Я отправилась к машинистке, потом в магазин, потом в Детгиз и, уже порядком иззябшая, на свидание с Тусей.
Я ждала ее ровно час – на ветру, на морозе. Оледенела до слез. Люди толпой льнули к карточкам актеров, выставленным у подъезда, и я рассматривала лица – зрителей, не актеров. И на этих лицах лежит чья-то любовь, но если смотреть на них без любви, то…
Замерзла я зверски. Рассердилась и обиделась на Тусю ужасно. Целый час стояла и припоминала все ее несносные опоздания, еще ленинградские: как ее ни молишь, бывало, не опаздывать – все равно опоздает. Я в уме перечислила все ее вины. У меня ведь пальто летнее, а я жду ее час на морозе – ведь она знает, что у меня зимнего нет, и заставляет ждать!
Уверенная, что заболею, злая, несчастная, я помчалась домой.
Только мы пообедали – явилась Туся с моими очками.
Я ждала ее возле Управления по делам искусств, а надо было возле Комитета – то есть через дом.
Но кто мог подумать, что Управление и Комитет не одно и то же?
Тусино чтение отменено, ее об этом предупредили, и она пришла специально, чтобы вручить мне очки. И ждала меня целый час. И во всем виновата я.
20/XI 45. Туся читала мне по телефону сказку о матросе Проньке – чудо как хорошо, можно сказать, «работа под куполом».
7/I 46. Тусенька была у меня и сегодня впервые рассказала мне подробно о блокаде, о себе, о Шуре.

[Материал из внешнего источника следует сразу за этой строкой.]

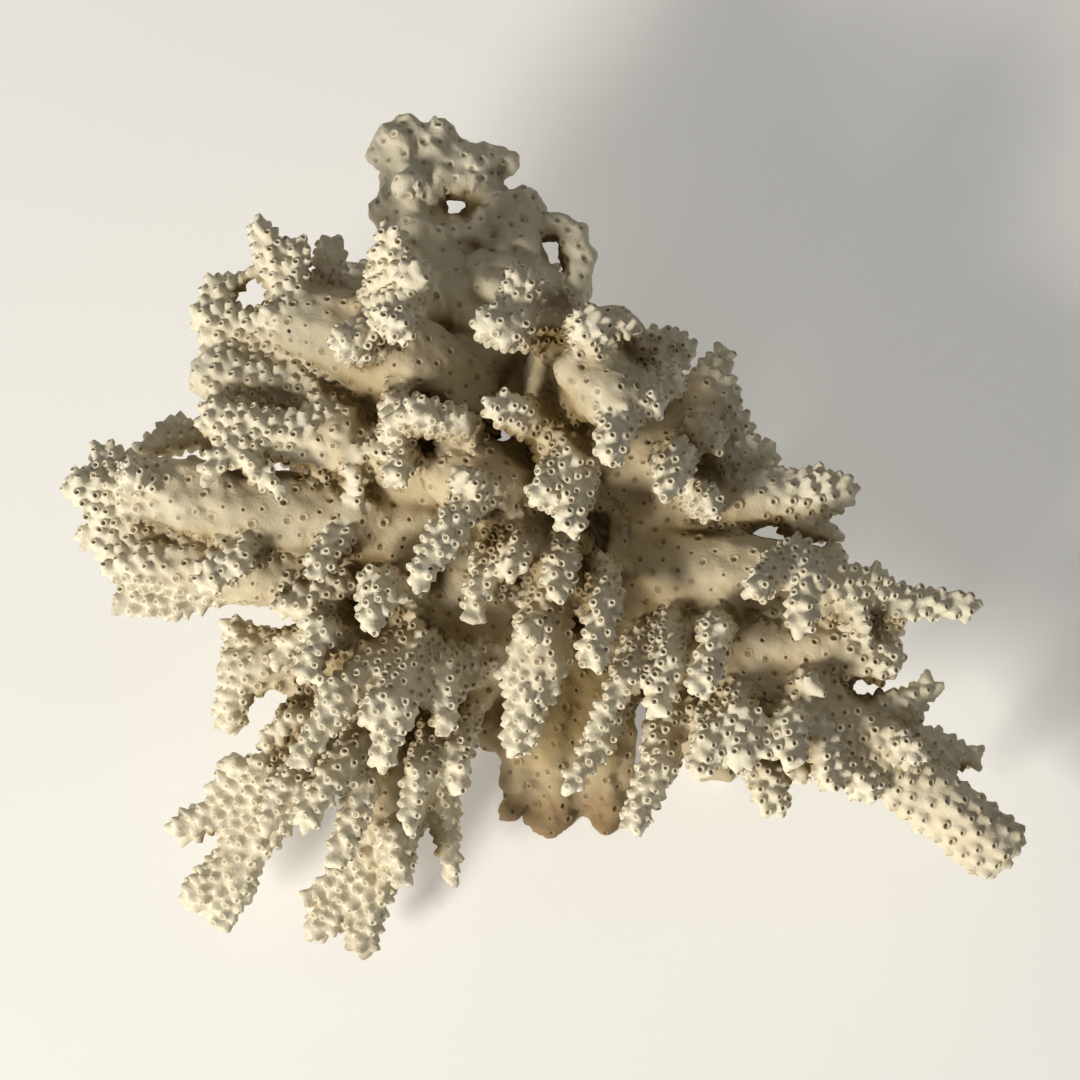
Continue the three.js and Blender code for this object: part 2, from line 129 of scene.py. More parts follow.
def blur(field, radius):
    """A Gaussian blur whose standard deviation is the radius."""
    sigma = radius / VOXEL
    reach = int(math.ceil(2.5 * sigma))
    weights = np.exp(-0.5 * (np.arange(-reach, reach + 1) / sigma) ** 2)
    weights /= weights.sum()
    for axis in range(3):
        padding = [(0, 0)] * 3
        padding[axis] = (reach, reach)
        padded = np.pad(field, padding, mode="edge")
        total = np.zeros_like(field)
        for i, weight in enumerate(weights):
            window = [slice(None)] * 3
            window[axis] = slice(i, i + field.shape[axis])
            total += np.float32(weight) * padded[tuple(window)]
        field = total
    return field


def height_above_ground():
    layers = (np.arange(GRID_SHAPE[2]) + GRID_FIRST[2]) * VOXEL
    return np.broadcast_to(layers.astype(np.float32), GRID_SHAPE)


def drawn_down(field):
    """The field with the foot's outline at FOOT_HEIGHT carried on straight down past the cut."""
    layer = int(FOOT_HEIGHT / VOXEL) - GRID_FIRST[2]
    longer = field.copy()
    longer[:, :, :layer] = field[:, :, layer:layer + 1]
    return longer


def coral_fields(nodes):
    """The softened distance to the whole coral, and for each grid point which node is nearest."""
    nearest = None
    for index, obj in enumerate(nodes):
        points, triangles = node_triangles(obj)
        distance = distance_to(points, triangles=triangles.astype(np.uint32))
        soft = blur(distance, SEAM_SOFTEN)
        if nearest is None:
            whole, nearest, owner = distance, soft, np.zeros(GRID_SHAPE, np.int8)
            continue
        whole = np.minimum(whole, distance)
        owner[soft < nearest] = index
        nearest = np.minimum(nearest, soft)
    points, quads = zero_surface(whole - FORK_CLOSE)
    whole = drawn_down(distance_to(points, quads=quads) + FORK_CLOSE)
    whole = blur(whole, SOFTEN) + TRIM
    return np.maximum(whole, -height_above_ground()), owner


def sample(field, points):
    """The field's value at each point, by linear interpolation."""
    place = points / VOXEL - GRID_FIRST
    place = np.clip(place, 0, np.array(GRID_SHAPE) - 1.001)
    cell = place.astype(int)
    share = place - cell
    total = np.zeros(len(points))
    for corner in np.ndindex(2, 2, 2):
        weight = np.prod(np.where(corner, share, 1 - share), axis=1)
        i, j, k = (cell + corner).T
        total += weight * field[i, j, k]
    return total


def gradient(field, points):
    step = 0.6 * VOXEL
    offsets = np.eye(3) * step
    changes = [sample(field, points + offset) - sample(field, points - offset) for offset in offsets]
    return np.stack(changes, 1) / (2 * step)


def unit(vectors):
    return vectors / np.maximum(np.linalg.norm(vectors, axis=-1, keepdims=True), 1e-9)


# ---- The one surface ----

def surface_of(field):
    """Points and quads of the field's zero surface, with the faces turned outward."""
    points, quads = zero_surface(field)
    points = points.astype(float)
    quads = quads.astype(np.int64)
    middle = points[quads].mean(1)
    first, second, third, fourth = (points[quads[:, i]] for i in range(4))
    across = np.cross(third - first, fourth - second)
    if np.einsum("ij,ij->", across, middle) < 0:
        quads = quads[:, ::-1]
    return points, quads


def main_body(points, quads):
    """Leaves out any crumb that isn't joined to the coral."""
    label = np.arange(len(points))
    while True:
        lowest = label[quads].min(1)
        spread = label.copy()
        for corner in range(4):
            np.minimum.at(spread, quads[:, corner], lowest)
        spread = spread[spread]
        if np.array_equal(spread, label):
            break
        label = spread
    biggest = np.bincount(label).argmax()
    kept = label == biggest
    renumber = np.cumsum(kept) - 1
    return points[kept], renumber[quads[kept[quads[:, 0]]]]


def edges_of(quads):
    ends = np.concatenate([quads[:, [i, (i + 1) % 4]] for i in range(4)])
    return np.unique(np.sort(ends, 1), axis=0)


def neighbour_mean(values, edges):
    """For each point, the mean of a value over the points that it shares an edge with."""
    a, b = edges.T
    count = np.bincount(a, minlength=len(values)) + np.bincount(b, minlength=len(values))
    columns = values.reshape(len(values), -1)
    means = [
        (np.bincount(a, c[b], len(values)) + np.bincount(b, c[a], len(values))) / np.maximum(count, 1)
        for c in columns.T
    ]
    return np.stack(means, 1).reshape(values.shape)


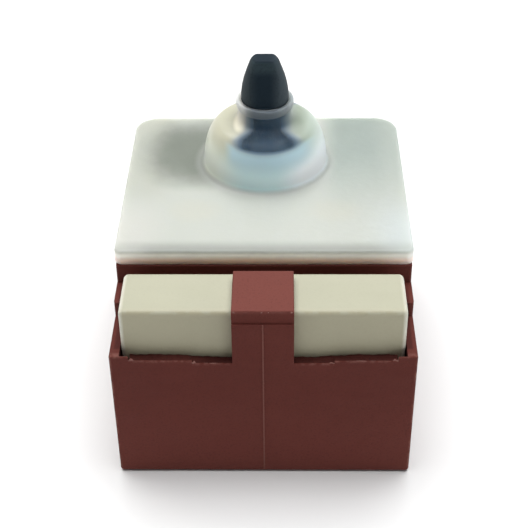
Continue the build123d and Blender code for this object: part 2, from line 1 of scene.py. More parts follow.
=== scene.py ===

Она рассказала, в частности, что несколько раз во время бомбежек оказывалась в убежище вместе с Шурой. Тусенька читала вслух своим Диккенса или Чехова. Шуру это сердило: не к чему заговаривать зубы себе и другим, это лицемерие
и слабость; надо сосредоточиться и ждать смерти – своей или чужой. Она сидела опустив голову и закрыв глаза.
Я подумала: а как вела бы себя я? По-Тусиному или по-Шуриному?
Если бы рядом была Люшенька – по-Тусиному, пожалуй. Я бы ей читала, чтобы отвлечь ее, чтобы показать, что ничего особенного не происходит. (В щели в Переделкине, по ночам, когда немцы бомбили Внуково, мы с Люшей учили английские слова.) Но если бы я была одна, то я, вероятно, вела бы себя как Шура.
Тусенька – материнский человек, ей и Люша не нужна, чтобы чувствовать себя матерью всем.
14/III 46. От Зильберштейна, соблазнившись близью, пошла к Тусе.
Туся рассказала мне подробно и изобразила в лицах безобразную сцену в Гослите между Мясниковым14, редакторшей и Самуилом Яковлевичем. Редакторша сделала С. Я. замечания. Такие, например:
– Сапоги с подборами? Что за подборы? Такого слова нет.
С. Я. потребовал Даля. Подборы нашлись.
– Все равно, мне как-то не нравится, – сказала редакторша.
С. Я. сначала что-то уступал, потом взорвался:
– Это неуважение к труду! Я лучше возьму у вас совсем свою книгу!
– И возьмите! – крикнул Мясников.
Тут вмешалась Туся и стала успокаивать и улаживать. Жаль, в данном случае скандал мог бы быть победоносен.
21/III 46. Сегодня днем ко мне зашла Туся, принесла в подарок вятскую куколку. Сидела она недолго; мы только успели поспорить о стихах. Я прочитала ей «Попытку ревности» и «Тоску по родине» Цветаевой, которые мне полюбились. Я у Цветаевой люблю далеко не все; но это – очень. Однако Тусе не пришлись эти стихи по душе. Я огорчилась, я в последнее время часто с ней расхожусь в любви к стихам. Мне кажется, она даже Пастернака разлюбила, а когда-то в юности ведь именно она научила меня его любить. Я до сих пор помню, как она читала мне на улице:
Когда вышел «1905 год», Туся восхищалась им и говорила, что Пастернак наделен редкостным чувством – чувством истории. А теперь она что-то все недовольна Пастернаком, и Цветаеву – несомненную родственницу его – совсем не любит.
Она прочла мне «Яблоню» Бунина, в самом деле изумительную:
Я сказала Тусе, что стихи эти в самом деле очень трогательные, но любовь к ним и к классической форме стиха не мешает мне любить пастернаковско-цветаевские бури и сложный, но психологически и поэтически достоверный синтаксис.